Look below. Copy each line that has "remove" in it.

───── INFORMATION SUPPLIED

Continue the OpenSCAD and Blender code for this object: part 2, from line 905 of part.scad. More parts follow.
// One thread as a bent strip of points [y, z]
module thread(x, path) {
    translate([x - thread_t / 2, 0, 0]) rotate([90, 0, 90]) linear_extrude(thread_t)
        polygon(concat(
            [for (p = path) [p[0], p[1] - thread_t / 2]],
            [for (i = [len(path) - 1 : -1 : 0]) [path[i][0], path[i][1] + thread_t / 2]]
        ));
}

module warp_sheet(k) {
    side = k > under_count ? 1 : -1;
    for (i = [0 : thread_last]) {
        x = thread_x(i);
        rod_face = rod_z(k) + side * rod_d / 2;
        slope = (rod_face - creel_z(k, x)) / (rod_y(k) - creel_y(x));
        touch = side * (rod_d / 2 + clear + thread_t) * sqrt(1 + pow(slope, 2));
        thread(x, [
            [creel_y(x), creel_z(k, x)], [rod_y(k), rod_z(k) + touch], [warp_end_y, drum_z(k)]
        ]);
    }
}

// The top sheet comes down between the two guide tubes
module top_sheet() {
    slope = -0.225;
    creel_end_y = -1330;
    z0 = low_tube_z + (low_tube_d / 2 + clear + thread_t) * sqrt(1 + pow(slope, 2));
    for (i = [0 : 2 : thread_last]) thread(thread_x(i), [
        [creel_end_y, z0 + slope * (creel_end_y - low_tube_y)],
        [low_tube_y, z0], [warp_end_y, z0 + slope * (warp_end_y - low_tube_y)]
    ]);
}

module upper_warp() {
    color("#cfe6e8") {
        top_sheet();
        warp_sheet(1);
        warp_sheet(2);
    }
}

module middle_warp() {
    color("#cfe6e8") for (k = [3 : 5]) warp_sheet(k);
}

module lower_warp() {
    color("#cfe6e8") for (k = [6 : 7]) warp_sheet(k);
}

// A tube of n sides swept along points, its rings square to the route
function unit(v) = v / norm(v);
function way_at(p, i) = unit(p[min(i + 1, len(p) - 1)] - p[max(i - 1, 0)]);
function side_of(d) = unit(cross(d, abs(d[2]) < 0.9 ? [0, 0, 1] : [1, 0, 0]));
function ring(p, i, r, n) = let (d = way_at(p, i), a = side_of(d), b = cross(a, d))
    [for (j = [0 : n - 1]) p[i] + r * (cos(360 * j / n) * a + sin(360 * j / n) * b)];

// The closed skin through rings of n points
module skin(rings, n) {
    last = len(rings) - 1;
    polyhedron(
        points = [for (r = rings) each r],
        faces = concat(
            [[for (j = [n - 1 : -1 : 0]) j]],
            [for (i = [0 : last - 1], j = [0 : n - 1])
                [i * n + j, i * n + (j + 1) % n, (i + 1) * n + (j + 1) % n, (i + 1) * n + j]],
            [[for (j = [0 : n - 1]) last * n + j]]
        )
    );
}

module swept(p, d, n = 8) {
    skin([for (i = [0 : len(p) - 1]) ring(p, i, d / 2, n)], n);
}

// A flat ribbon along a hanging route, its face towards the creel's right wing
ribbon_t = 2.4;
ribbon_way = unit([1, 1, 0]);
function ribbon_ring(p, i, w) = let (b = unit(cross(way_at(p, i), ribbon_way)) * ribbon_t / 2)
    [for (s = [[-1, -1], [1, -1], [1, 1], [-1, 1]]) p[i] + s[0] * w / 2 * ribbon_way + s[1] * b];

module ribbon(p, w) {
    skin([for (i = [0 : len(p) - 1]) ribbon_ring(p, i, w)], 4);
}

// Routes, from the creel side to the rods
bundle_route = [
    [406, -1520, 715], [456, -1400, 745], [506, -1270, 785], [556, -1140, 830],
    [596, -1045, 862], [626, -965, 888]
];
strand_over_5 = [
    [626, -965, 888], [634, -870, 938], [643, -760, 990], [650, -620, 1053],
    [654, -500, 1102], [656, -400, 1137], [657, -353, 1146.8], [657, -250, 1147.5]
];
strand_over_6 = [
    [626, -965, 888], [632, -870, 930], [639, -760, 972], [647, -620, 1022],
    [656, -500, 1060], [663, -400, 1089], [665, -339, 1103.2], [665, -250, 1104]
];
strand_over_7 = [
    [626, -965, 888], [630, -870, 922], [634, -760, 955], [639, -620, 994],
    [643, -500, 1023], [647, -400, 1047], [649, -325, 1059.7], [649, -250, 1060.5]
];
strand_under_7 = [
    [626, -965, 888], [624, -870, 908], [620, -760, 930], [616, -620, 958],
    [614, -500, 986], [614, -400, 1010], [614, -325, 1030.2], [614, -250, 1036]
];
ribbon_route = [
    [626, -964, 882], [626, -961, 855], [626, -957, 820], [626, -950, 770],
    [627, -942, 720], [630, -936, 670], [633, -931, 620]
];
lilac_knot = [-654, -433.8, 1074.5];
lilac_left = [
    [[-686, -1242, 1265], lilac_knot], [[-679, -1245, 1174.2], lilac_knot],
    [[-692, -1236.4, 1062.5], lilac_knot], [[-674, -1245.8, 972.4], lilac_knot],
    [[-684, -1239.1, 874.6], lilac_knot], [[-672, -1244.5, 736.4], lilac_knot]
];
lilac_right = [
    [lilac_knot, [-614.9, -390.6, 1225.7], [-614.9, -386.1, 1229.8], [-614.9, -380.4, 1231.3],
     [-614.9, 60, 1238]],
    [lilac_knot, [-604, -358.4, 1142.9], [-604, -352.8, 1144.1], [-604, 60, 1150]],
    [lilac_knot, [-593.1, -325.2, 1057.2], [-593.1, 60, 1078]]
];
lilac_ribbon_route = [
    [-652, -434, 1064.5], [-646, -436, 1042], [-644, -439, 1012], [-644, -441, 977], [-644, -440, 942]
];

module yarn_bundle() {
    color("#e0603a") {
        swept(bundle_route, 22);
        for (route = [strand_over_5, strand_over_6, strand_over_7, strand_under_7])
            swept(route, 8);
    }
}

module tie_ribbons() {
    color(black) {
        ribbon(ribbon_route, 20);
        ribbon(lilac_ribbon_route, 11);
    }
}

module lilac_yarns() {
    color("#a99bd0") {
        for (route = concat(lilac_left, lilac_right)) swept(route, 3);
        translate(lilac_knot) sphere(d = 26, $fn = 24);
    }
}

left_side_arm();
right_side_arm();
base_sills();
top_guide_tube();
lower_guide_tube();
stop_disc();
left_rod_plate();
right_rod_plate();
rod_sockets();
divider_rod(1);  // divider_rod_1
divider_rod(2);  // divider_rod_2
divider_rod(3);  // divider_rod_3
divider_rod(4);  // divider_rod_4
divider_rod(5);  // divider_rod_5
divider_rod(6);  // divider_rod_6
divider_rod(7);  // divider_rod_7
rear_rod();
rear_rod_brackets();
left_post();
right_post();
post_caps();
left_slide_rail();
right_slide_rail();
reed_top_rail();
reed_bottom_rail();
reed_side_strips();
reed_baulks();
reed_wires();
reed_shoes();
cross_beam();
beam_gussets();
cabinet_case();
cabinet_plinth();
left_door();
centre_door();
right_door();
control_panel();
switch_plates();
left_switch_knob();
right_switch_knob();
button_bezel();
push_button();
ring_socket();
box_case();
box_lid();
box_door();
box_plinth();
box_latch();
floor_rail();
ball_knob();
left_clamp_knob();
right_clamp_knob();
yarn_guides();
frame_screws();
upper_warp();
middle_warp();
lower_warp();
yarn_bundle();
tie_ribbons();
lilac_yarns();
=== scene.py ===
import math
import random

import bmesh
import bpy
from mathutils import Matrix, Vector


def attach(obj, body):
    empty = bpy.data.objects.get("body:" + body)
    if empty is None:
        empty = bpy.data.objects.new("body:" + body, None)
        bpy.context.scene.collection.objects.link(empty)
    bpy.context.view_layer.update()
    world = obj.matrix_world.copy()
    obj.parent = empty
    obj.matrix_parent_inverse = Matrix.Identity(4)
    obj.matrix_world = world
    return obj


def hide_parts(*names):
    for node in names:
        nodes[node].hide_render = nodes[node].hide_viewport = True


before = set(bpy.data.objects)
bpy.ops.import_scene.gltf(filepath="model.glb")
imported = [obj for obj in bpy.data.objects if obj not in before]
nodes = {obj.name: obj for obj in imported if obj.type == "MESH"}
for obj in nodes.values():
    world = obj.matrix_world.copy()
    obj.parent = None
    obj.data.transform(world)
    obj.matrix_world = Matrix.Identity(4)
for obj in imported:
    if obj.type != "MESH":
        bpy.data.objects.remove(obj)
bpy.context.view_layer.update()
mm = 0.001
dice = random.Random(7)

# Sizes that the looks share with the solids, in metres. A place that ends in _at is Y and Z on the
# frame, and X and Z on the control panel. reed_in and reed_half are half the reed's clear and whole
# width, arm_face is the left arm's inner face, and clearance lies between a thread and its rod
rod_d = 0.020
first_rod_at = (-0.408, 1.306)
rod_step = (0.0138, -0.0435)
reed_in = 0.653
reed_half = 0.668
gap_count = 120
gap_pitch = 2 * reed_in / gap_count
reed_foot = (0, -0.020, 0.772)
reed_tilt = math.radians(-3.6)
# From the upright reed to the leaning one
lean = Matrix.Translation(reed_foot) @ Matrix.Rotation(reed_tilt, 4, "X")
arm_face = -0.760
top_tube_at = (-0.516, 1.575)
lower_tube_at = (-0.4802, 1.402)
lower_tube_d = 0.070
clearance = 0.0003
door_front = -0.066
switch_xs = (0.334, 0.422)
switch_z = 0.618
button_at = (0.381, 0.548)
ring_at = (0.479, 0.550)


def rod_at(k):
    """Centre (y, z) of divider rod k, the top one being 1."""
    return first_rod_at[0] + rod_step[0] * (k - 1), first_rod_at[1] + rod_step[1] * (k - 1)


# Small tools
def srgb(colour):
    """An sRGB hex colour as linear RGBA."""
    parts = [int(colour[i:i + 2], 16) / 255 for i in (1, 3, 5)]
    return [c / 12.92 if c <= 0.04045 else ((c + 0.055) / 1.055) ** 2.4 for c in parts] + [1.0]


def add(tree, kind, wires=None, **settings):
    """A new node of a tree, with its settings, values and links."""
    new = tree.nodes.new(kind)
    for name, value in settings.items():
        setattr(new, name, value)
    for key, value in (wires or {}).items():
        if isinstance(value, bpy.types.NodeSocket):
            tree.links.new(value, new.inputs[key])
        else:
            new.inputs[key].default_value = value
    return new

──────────
───── INFORMATION SUPPLIED

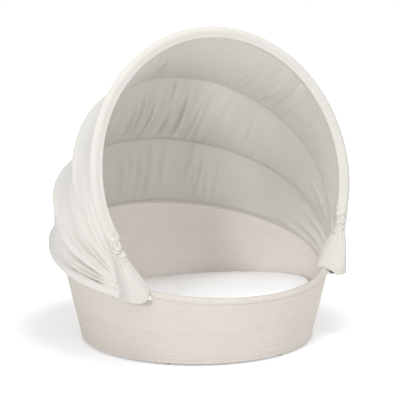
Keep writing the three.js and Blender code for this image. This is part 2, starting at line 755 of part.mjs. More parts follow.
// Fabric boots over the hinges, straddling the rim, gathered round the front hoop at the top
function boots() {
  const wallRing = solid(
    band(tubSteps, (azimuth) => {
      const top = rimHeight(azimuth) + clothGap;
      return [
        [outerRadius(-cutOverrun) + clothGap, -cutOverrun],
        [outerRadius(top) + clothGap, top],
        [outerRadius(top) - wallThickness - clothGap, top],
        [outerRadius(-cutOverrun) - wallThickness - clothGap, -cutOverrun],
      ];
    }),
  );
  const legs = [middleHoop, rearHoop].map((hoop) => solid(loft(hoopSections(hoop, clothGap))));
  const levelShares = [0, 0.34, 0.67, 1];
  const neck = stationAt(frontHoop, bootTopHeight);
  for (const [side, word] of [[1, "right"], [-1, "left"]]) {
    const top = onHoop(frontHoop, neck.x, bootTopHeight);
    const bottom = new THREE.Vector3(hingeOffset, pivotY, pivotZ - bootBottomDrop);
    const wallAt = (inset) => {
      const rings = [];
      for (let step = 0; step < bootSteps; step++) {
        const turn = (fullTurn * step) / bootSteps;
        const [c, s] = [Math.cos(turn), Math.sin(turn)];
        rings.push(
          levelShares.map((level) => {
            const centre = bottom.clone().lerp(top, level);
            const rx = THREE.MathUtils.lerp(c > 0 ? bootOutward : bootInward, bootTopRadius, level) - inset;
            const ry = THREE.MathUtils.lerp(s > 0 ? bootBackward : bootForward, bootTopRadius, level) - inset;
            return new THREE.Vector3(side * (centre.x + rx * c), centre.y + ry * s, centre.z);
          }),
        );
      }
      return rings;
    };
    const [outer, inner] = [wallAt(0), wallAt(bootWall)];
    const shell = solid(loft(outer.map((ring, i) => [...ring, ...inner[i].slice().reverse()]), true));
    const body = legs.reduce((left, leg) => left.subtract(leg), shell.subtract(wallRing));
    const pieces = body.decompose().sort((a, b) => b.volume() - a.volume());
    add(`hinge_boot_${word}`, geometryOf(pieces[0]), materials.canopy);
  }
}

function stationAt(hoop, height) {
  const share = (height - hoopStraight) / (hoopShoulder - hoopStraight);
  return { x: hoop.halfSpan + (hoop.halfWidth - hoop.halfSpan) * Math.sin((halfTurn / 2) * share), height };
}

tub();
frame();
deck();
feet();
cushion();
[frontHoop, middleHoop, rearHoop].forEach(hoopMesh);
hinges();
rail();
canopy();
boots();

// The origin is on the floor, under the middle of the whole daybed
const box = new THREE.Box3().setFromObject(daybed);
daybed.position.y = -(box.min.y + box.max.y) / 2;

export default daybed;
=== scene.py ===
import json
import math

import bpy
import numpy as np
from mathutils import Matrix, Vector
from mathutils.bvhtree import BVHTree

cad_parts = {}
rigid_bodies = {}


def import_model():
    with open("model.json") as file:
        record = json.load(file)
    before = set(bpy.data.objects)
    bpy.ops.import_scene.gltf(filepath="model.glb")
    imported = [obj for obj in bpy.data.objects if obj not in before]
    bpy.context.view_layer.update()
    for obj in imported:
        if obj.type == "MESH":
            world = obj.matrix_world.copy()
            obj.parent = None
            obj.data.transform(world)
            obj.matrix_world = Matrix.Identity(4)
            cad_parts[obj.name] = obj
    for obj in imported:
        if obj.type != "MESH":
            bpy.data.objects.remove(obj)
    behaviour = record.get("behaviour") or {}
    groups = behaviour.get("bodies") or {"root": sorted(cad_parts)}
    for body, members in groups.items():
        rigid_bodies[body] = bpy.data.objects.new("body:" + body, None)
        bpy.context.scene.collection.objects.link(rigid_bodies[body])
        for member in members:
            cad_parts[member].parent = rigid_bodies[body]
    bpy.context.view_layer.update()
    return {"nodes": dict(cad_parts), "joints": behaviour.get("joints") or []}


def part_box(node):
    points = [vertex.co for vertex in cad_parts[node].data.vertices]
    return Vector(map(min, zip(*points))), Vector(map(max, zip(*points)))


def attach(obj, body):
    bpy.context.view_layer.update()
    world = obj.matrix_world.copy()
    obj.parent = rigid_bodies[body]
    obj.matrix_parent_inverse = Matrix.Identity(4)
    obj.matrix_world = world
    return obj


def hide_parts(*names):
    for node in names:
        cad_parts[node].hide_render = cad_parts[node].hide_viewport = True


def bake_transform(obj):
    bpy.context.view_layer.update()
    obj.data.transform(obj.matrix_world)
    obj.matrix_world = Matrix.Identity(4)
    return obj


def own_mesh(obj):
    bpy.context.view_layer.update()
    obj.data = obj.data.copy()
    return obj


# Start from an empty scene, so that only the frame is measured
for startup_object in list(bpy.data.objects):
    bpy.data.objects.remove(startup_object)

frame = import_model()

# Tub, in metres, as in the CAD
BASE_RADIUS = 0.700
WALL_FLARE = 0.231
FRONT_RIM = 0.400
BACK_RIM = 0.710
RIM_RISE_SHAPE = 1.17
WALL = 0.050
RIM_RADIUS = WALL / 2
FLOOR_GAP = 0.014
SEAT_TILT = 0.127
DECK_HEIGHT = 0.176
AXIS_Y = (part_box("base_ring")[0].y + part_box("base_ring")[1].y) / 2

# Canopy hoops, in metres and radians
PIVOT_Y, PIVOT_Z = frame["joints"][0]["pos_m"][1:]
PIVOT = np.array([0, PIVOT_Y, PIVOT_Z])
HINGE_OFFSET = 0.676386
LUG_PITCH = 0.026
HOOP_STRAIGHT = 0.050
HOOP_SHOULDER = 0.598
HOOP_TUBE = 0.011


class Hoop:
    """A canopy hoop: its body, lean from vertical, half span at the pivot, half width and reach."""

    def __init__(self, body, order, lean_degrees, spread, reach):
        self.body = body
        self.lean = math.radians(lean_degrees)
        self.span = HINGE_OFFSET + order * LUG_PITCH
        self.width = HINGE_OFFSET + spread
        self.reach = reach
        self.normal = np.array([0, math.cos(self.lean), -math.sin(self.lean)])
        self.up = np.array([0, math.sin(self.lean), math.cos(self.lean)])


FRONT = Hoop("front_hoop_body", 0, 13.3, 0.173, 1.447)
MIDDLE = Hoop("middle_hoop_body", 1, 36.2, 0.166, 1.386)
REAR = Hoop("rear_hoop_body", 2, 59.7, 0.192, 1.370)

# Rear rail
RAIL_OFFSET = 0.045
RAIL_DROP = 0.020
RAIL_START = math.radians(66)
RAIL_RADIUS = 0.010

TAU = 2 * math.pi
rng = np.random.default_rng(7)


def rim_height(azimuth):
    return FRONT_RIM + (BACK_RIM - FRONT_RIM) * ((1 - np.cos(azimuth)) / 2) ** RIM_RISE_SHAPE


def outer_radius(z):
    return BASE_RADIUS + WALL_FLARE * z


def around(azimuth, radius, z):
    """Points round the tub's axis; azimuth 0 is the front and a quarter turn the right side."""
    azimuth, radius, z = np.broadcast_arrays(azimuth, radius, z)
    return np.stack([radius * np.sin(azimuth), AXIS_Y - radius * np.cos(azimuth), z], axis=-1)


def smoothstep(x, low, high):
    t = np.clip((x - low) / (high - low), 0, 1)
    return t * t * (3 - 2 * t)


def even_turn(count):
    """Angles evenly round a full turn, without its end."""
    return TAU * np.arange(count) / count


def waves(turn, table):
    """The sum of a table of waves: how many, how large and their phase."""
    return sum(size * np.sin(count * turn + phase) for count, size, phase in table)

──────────
───── INFORMATION SUPPLIED

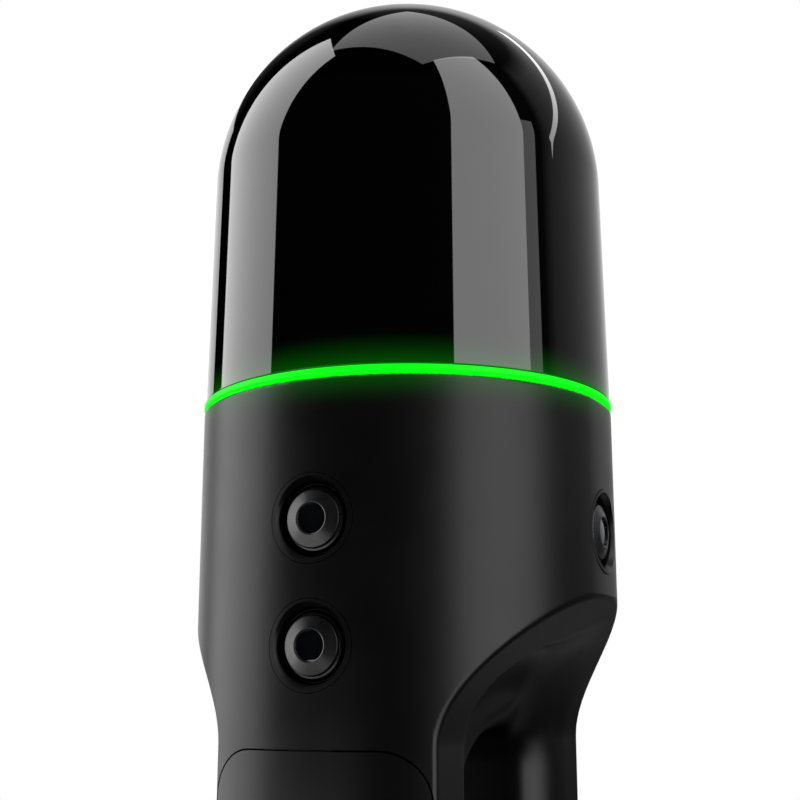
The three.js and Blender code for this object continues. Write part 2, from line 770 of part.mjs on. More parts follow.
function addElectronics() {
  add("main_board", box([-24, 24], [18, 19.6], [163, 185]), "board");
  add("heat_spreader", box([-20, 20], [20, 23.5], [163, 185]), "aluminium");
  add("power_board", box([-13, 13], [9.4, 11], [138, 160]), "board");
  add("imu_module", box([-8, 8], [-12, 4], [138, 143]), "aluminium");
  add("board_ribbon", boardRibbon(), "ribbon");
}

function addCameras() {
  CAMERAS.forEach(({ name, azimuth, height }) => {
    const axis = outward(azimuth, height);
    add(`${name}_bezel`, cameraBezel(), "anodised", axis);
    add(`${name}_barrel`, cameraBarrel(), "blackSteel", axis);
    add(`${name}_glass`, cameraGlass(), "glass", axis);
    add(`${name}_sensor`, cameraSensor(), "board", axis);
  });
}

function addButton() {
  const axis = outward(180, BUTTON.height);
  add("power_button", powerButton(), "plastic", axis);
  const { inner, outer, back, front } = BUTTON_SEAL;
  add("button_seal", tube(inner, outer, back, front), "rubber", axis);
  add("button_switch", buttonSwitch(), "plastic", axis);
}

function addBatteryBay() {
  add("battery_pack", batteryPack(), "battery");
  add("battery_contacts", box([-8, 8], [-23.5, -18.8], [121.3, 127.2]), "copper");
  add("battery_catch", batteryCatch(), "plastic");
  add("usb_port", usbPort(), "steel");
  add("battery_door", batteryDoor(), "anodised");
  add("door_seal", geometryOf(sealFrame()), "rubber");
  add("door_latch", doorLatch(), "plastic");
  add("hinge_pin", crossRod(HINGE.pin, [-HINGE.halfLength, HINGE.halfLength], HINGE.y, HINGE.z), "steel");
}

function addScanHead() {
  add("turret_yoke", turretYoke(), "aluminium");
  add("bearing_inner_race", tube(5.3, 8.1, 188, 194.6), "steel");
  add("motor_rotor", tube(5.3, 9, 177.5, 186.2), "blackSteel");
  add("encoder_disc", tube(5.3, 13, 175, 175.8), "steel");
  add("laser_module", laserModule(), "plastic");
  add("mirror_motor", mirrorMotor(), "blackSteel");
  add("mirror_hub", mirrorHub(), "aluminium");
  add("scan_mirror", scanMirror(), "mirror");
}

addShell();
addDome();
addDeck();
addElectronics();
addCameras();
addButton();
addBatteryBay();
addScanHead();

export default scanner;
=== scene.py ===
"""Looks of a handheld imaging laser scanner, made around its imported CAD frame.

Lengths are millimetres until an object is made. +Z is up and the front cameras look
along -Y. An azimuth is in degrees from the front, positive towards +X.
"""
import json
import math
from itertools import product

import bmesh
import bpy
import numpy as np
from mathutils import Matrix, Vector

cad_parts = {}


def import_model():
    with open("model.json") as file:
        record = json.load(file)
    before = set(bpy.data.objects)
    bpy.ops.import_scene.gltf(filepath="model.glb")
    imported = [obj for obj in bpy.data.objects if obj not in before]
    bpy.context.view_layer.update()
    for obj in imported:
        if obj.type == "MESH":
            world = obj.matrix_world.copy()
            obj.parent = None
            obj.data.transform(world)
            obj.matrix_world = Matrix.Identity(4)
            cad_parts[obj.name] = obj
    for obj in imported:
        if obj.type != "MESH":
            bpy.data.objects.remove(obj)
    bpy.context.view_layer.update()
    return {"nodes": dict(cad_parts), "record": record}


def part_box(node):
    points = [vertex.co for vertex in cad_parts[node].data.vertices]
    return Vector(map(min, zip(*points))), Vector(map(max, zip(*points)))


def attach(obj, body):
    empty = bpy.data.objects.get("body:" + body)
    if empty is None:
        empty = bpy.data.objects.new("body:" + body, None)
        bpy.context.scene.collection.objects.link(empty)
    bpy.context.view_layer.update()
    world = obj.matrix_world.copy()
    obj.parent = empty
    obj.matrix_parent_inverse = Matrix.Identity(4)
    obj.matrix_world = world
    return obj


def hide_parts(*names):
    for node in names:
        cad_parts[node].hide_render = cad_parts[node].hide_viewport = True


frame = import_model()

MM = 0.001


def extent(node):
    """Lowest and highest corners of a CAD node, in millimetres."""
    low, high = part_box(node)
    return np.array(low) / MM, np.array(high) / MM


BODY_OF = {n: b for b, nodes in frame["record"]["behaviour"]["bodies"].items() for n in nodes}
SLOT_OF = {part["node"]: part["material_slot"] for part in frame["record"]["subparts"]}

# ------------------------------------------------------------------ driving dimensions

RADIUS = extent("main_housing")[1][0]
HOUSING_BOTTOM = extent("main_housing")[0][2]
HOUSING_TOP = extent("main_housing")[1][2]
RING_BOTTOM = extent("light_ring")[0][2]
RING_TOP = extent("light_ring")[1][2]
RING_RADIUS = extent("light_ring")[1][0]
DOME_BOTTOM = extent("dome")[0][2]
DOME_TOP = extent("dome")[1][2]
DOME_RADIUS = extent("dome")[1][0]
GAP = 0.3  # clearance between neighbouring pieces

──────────

• THE OUTPUT:
        bpy.data.objects.remove(obj)
            bpy.data.objects.remove(obj)
    bpy.data.objects.remove(startup_object)
            bpy.data.objects.remove(obj)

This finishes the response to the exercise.